Type a person’s name into the Google image search engine and the results are likely to vary wildly. You may find pictures of the person you’re seeking, but you’re also likely to see completely irrelevant images just because their name appears on the same web page.
You might have better luck if your computer could analyze a picture of the person you want, then search through millions of other images — even hours of videotape — to find someone who looks identical or similar. Ideally, the computer could match the faces regardless of whether the subject is in bright or low light, is only partially facing the camera or is near or far.
That’s exactly what two Pacific Northwest National Laboratory (PNNL) researchers have done. Their algorithms analyze millions of video frames, pluck out the faces and quantify them to create searchable databases for facial identification.
“We’re measuring the information content of a face much like Google” analyzes written web material, says Harold Trease, a PNNL computational physicist. “What they do for text searching we’re trying to do for video and image processing.”
A program that picks faces out of streaming or recorded video and identifies them regardless of conditions could be useful in many areas, but for Trease and Rob Farber, a PNNL senior research scientist, it’s just a test case.
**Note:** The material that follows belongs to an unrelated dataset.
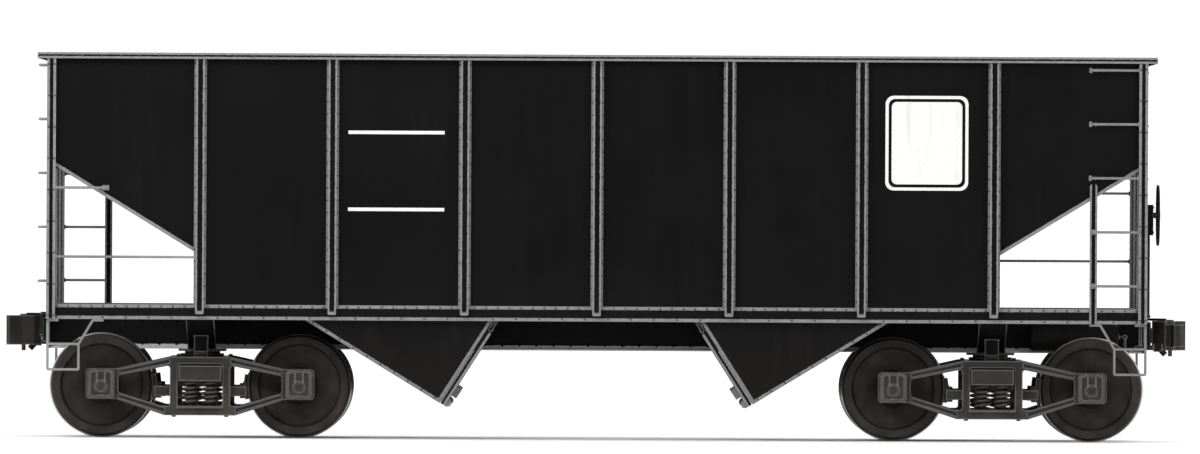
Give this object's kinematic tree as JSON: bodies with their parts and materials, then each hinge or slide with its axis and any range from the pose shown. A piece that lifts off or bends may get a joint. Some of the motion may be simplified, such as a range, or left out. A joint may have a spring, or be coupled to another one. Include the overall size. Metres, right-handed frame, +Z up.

“It doesn’t have to be webcams,” Farber adds. “This is ‘a first toe in the water’ work” to prove the concept on massive amounts of unstructured data and high-performance computers. The algorithms could be generalized to work with almost any set of digital images to identify a variety of objects, including hidden roadside bombs and tumors.
Face recognition is especially tricky conditions in which light levels, size and angles change constantly. For instance, humans typically have few problems recognizing people regardless of whether they’re close or somewhat distant, but computers aren’t as adept. So facial recognition algorithms must have “scale invariance” — the ability to pick a face out of video regardless of its distance from the camera.
Likewise, a successful algorithm must have a degree of “rotation invariance” — the ability to distinguish faces that aren’t facing the camera head-on. And it must have “translational invariance” — the ability to extract faces or other target objects in a video even if they’re moving within the frame.
The first part of the algorithm, largely Trease’s work, starts with a raw red-green-blue (RGB) format video frame and transforms it to concentrate on the qualities of hue, saturation and ntensity. The intensity parameter is discarded, allowing the algorithm to work regardless of lighting in the image.